Probably among the most infamous guns in America, the TEC-9 was originally developed by the Swedish company Interdynamic AB in a quest to build a simple and inexpensive submachine gun. Since Sweden, a wealthy, industrialized country where law enforcement carries much fancier weapons, is a poor market for a cheap SMG, they established an American subsidiary called Intratec to sell semi-auto versions of the gun in the lucrative American civilian market. Gun enthusiasts paid it little attention, as it was inaccurate, unreliable and too big to be carried comfortably. However, the gun had several things going in its favor, namely its low price, its 32-round magazine capacity, its menacing appearance (it was originally designed as a submachine gun, after all) and, most importantly, its open-bolt design, which made it (relatively) easy to convert back to full-auto with only a few modifications. All of these factors made it very popular among criminals and spree killers in The Eighties and The Nineties, earning it a reputation as the "gangsta gun" -- something that was eventually noticed by the ATF. Intratec was forced to redesign the gun twice to comply with gun control laws; the first redesign, the TEC-DC 9, made it so that it couldn't be converted to full-auto, and the second, the AB-10, was done to comply with the Assault Weapons Ban. Intratec never came out and said so, but "AB" is generally believed to stand for "After Ban". As the Assault Weapons Ban largely targeted cosmic features deemed "scary-looking", such as barrel shrouds, the AB-10 was functionally unchanged from the TEC-DC 9.

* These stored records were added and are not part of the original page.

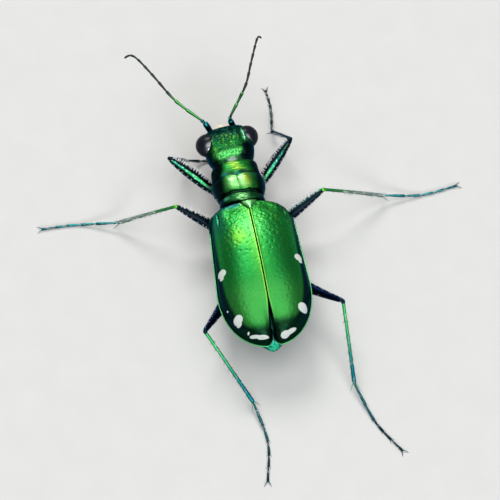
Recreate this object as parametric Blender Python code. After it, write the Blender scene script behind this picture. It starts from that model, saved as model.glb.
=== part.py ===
"""A six-spotted green tiger beetle at life size, standing still on level ground.

The beetle faces -Y, its left side is at +X and its feet stand on z = 0. Sizes are in
millimetres and turn into metres as each mesh is made. The body is lofted through
cross-sections, and every limb is a loft that follows the limb from joint to joint.
"""

import math

import bmesh
import bpy
from mathutils import Vector

MM = 0.001
GAP = 0.28  # between pieces that meet in life
MIDDLE = Vector((-0.33, 0.33, 0.0))  # of the whole beetle's box, seen from above

# Body
PROTHORAX_X = 0.26  # the fore-body bends to the beetle's left
HEAD_X = 0.42

# Wing cases
WING_FRONT = -2.05
WING_REAR = 5.4
WING_HALF = 2.36  # half the width across both, at its greatest
WING_WIDEST = 2.4  # where that is, along Y
WING_SPREAD = 0.053  # how much each side widens for each millimetre back to there
WING_TOP = 4.15
WING_TOP_Y = 1.0
WING_TOP_FRONT_DROP = 0.4
WING_TOP_REAR_DROP = 1.65
WING_REAR_CURVE = 3.2  # how late the top falls away to the rear
WING_REAR_ROUND = 2.2  # 2 makes the rear end an ellipse
WING_EDGE = 2.6  # height of the side edges
WING_EDGE_LIFT = 0.3  # at the shoulders
WING_EDGE_DROP = 0.25  # at the rear end
WING_WALL = 0.5
SHOULDER = 0.9  # length of the rounded shoulder
SHOULDER_HALF = 0.78  # share of the width that is left at the very front
SCUTELLUM_HALF = 0.36
SCUTELLUM_LENGTH = 0.5
SCUTELLUM_TIP = 0.05

# Underside
VENTER = 1.6
ABDOMEN_FRONT = 0.96
ABDOMEN_REAR = 5.3
ABDOMEN_HALF = 1.96
ABDOMEN_LIFT = 0.35  # of its underside towards the tip
ABDOMEN_TIP = 0.5  # length of the rounded tip behind the last belly plate
THORAX_REAR = ABDOMEN_FRONT - GAP
THORAX_FRONT_HALF = 1.35
THORAX_REAR_HALF = 2.0
THORAX_SAG = 0.12
BELLY_CURVE = 1.5  # 1 is an ellipse, and more draws the sides in
STERNITES = 6
STERNITE_STEP = 0.05  # how far each belly plate stands over the next
STERNITE_EDGE = 0.9  # where along a plate it stands out most

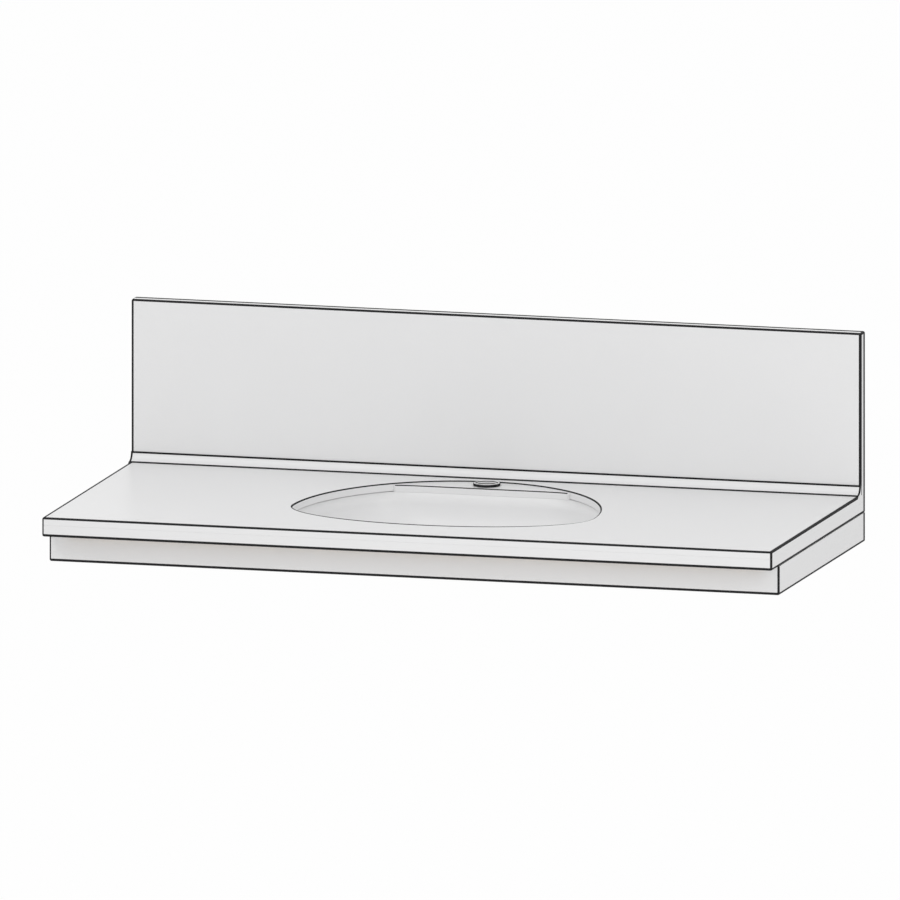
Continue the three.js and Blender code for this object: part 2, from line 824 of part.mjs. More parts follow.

- You can use a full-auto TEC-9 in Grand Theft Auto: Vice City and San Andreas.
- Name-dropped in a long, long list of Gangsta Rap songs, which helped contribute to its reputation.
- In one scene in Last Action Hero, a few bad guys armed with these are in the house and Slater entered from the ceiling and used their own guns to kill them.
- The Law and Order episode "Mushrooms" features a TEC-9 as the murder weapon.
- In the climax of the heist film The Town, James "Jem" Coughlin uses a TEC-9 with two magazines jungle-taped together in a running shootout with FBI agent Adam Frawley and several Boston police officers.